4) Indiana Jones and the Kingdom of the Crystal Skull (2008)
The Story: After a long absence, Harrison Ford’s iconic, bullwhip-cracking, fedora-donning archaeologist returns in an adventure that finds him partnering with his son Mutt Williams (Shia LaBeouf) in order to prevent the Russians from gaining possession of powerful artifacts. At the height of the Cold War, Soviet soldiers led by the brilliant Irina Spalko (Cate Blanchett) pursue Indiana Jones and Mutt into the jungles of Peru in order to secure mysterious crystal skulls and harness their otherworldly abilities.
The Twist: After entering a temple in the mystical city of Akator, Indy, Mutt and Marion Ravenwood (Karen Allen) realize that the crystal skulls belonged to inter-dimensional beings who were once worshipped as gods by ancient Mayans. When Spalko arrives and attaches a skull to the head of one alien skeleton, the beings begin to communicate with the group, thanking them for returning the skull and offering a “gift.” Spalko demands they transfer their collective knowledge into her mind, which causes an inter-dimensional portal to open and her body to disintegrate. Indy, Mutt and Marion escape, along with a colleague named Oxley, just in time to watch a flying saucer rise from the collapsing temple and disappear in the sky.

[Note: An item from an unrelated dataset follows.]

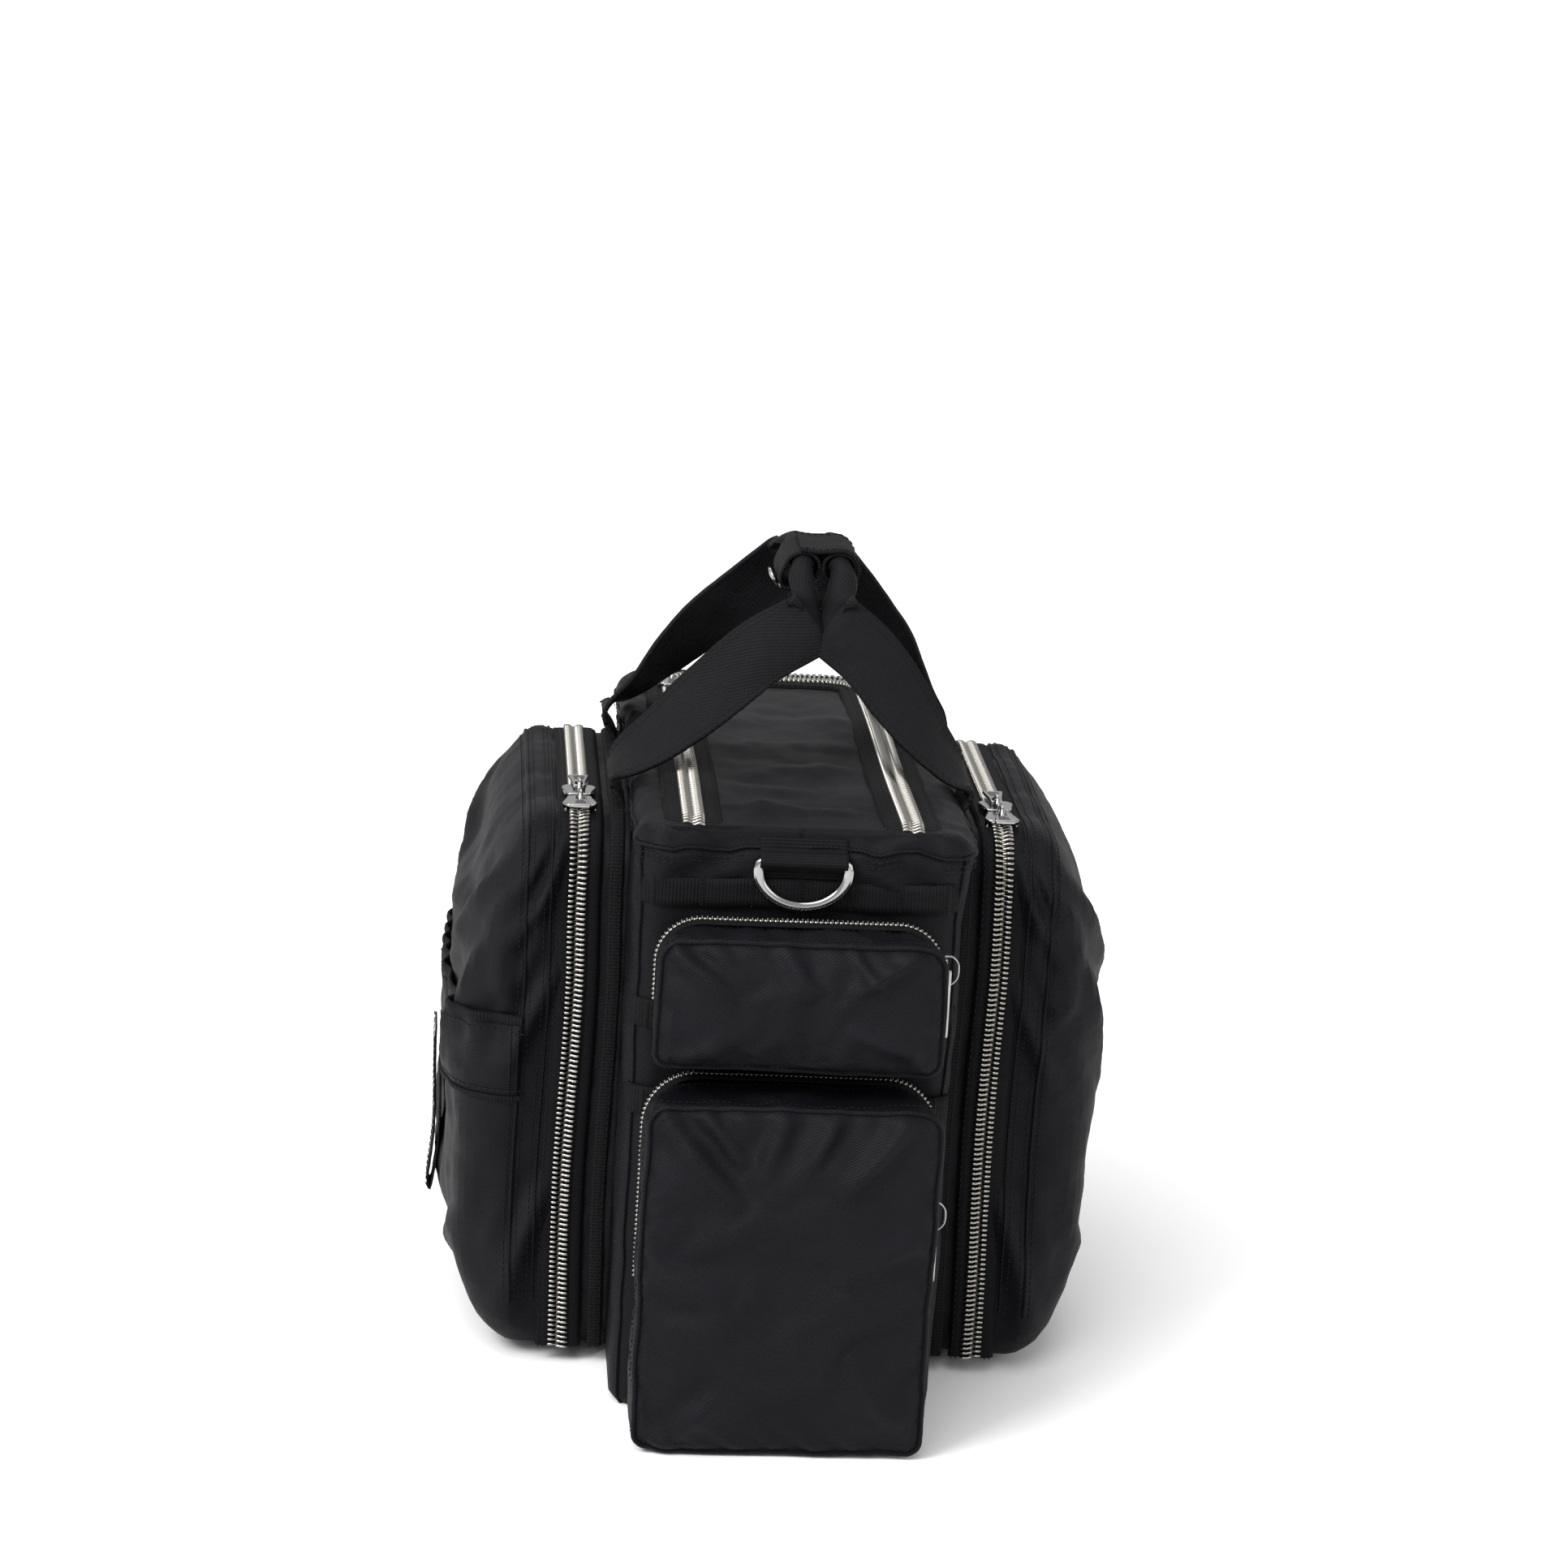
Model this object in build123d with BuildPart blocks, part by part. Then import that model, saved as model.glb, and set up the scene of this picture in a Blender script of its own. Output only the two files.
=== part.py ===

Why It Sucks: After such a long gap between the original trilogy and Kingdom of the Crystal Skull, there was no way that the film was going to satisfy all Indy purists. And yet, it’s so much worse than it needed to be. Director Steven Spielberg and series creator George Lucas each let their fondness for CGI-heavy sci-fi seep over into Indiana Jones, which has never been about those kinds of plots. Solving the mystery of the film’s main MacGuffin with the introduction of crystalline alien skeletons is careless and silly even by Lucas’ standards. The Ark, Hindu stones and Holy Grail were also completely central to their films’ plots, while Kingdom of the Crystal Skull throws an entire alien civilization into its third act without nearly enough build-up.
Worse still, the film shows cheesily-CGI aliens, which is like showing an angry God personally striking down Nazis in Raiders of the Lost Ark. Clearly, some things are much better left to the imagination – what a fourth Indiana Jones film could look like, for example. Kingdom of the Crystal Skull worked hard to ruin the franchise by shifting genres from rip-roaring adventure into ill-conceived sci-fi.